I made a crucial bad design decision though. The switches to enter the opponent’s moves were on the back of the box, and I stood behind the box to work the switches when the opponents told me their moves. That naturally gave rise to the assumption/suspicion that I was actually just making the moves for the machine myself. Maybe that’s why I didn’t get first prize. 🙂

So, the moral? Presentation may be as important as implementation. 🙂

Gimmicks

Coming on stage in 1973 to deliver a talk in connection with receiving the IJCAI Computers and Thought Award, Patrick Winston brought with him a big, white cube. The “blocks world” was a popular “mini-world” at the time for studying AI, which Patrick had used in his thesis on machine learning (video), so this cube was a natural “visual aid”. It rose to the level of a “gimmick” when Patrick took a bite out of the big, white cube. It was made of angel food cake.

I remember that talk almost 50 years later. And I wasn’t even there; I heard about it second hand. When I gave an invited talk at a AAAI conference, naturally involving constraint satisfaction, I began by playing into the microphone the Rolling Stones song “(I Can’t Get No) Satisfaction“. This was before smart phones and Spotify, so I went to some trouble to reliably produce that effect, purchasing a handheld digital recorder. If anyone remembers anything from that talk, they remember that song.

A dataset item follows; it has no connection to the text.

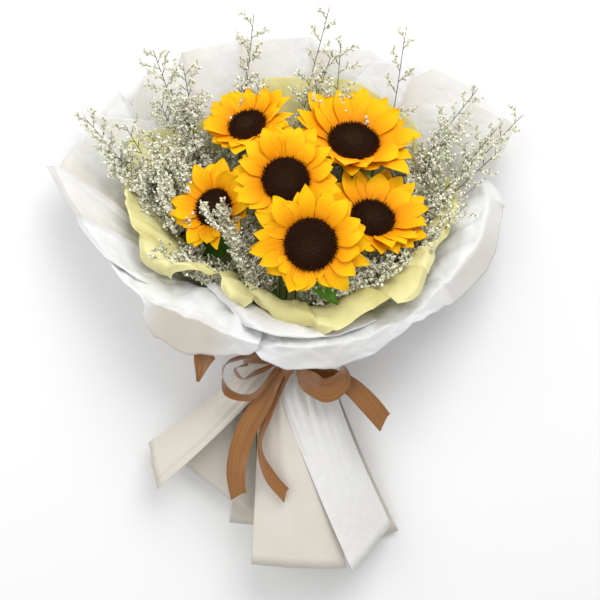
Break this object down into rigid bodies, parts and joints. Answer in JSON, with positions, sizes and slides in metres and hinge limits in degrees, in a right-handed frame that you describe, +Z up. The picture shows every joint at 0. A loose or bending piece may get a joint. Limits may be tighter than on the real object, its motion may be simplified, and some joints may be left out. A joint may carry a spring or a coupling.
{
  "type": "bunch of sunflowers in a paper wrapper",
  "caption": "Hand-tied bunch of sunflowers with sea lavender, lying on its back in flared white paper with a pale green liner, a brown satin bow and a spread paper skirt.",
  "frame": {"origin": "on the table below the middle of the bunch's box, the bunch lying on its back", "axes": "+Z up from the table towards the flowers' faces; +Y along the bunch, from the cut stem ends to the flowers; +X across it"},
  "size_m": [0.4971, 0.6006, 0.177],
  "materials": {
    "white_paper": "matt frosted wrapping paper",
    "pale_green_paper": "matt pale yellow-green tissue",
    "sunflower_petal": "fresh golden ray petal",
    "sunflower_disc": "dark brown florets, rough",
    "sunflower_bract": "green bracts",
    "sunflower_stem": "fresh green stem",
    "sea_lavender": "dry silvery florets on thin stems",
    "leaf": "fresh green leaf",
    "string": "jute twine",
    "brown_satin": "satin ribbon"
  },
  "bodies": {
    "root": {"wrap_back": "white_paper", "wrap_left_front": "white_paper", "wrap_back_right": "white_paper", "wrap_left": "white_paper", "wrap_right": "white_paper", "wrap_front": "white_paper", "liner_back": "pale_green_paper", "liner_left": "pale_green_paper", "liner_right": "pale_green_paper", "sunflower_1_disc": "sunflower_disc", "sunflower_1_bracts": "sunflower_bract", "sunflower_1_petals": "sunflower_petal", "sunflower_1_stem": "sunflower_stem", "sunflower_2_disc": "sunflower_disc", "sunflower_2_bracts": "sunflower_bract", "sunflower_2_petals": "sunflower_petal", "sunflower_2_stem": "sunflower_stem", "sunflower_3_disc": "sunflower_disc", "sunflower_3_bracts": "sunflower_bract", "sunflower_3_petals": "sunflower_petal", "sunflower_3_stem": "sunflower_stem", "sunflower_4_disc": "sunflower_disc", "sunflower_4_bracts": "sunflower_bract", "sunflower_4_petals": "sunflower_petal", "sunflower_4_stem": "sunflower_stem", "sunflower_5_disc": "sunflower_disc", "sunflower_5_bracts": "sunflower_bract", "sunflower_5_petals": "sunflower_petal", "sunflower_5_stem": "sunflower_stem", "sunflower_6_disc": "sunflower_disc", "sunflower_6_bracts": "sunflower_bract", "sunflower_6_petals": "sunflower_petal", "sunflower_6_stem": "sunflower_stem", "sea_lavender_1": "sea_lavender", "sea_lavender_2": "sea_lavender", "sea_lavender_3": "sea_lavender", "sea_lavender_4": "sea_lavender", "sea_lavender_5": "sea_lavender", "sea_lavender_6": "sea_lavender", "sea_lavender_7": "sea_lavender", "sea_lavender_8": "sea_lavender", "sea_lavender_9": "sea_lavender", "sea_lavender_10": "sea_lavender", "sea_lavender_11": "sea_lavender", "sea_lavender_12": "sea_lavender", "sea_lavender_13": "sea_lavender", "leaf_1": "leaf", "leaf_2": "leaf", "leaf_3": "leaf", "stem_string": "string", "ribbon_band": "brown_satin", "ribbon_knot": "brown_satin", "ribbon_loop_left": "brown_satin", "ribbon_loop_inner": "brown_satin", "ribbon_loop_right": "brown_satin", "ribbon_tail_long": "brown_satin", "ribbon_tail_middle": "brown_satin", "ribbon_tail_right": "brown_satin", "ribbon_tail_left": "brown_satin"}
  },
  "joints": []
}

I once gave a talk on a problem decomposition technique where the talk was explicitly patterned after Ron Popeil’s iconic pitch for the Veg-O-Matic (“it slices, it dices”). (When you think about it, we can learn a lot about effective communication from late night infomercials; they certainly understand enthusiasm.) Years later I chatted with someone who spontaneously recalled my use of that gimmick. Ian Gent used juggling to illustrate the phase transition in a talk I’ll always remember. (He later reprised his juggling act for a YouTube video.)

People hear talks all the time. At a conference they hear dozens in a short span of time. It is worth thinking about how you can make yours stand out.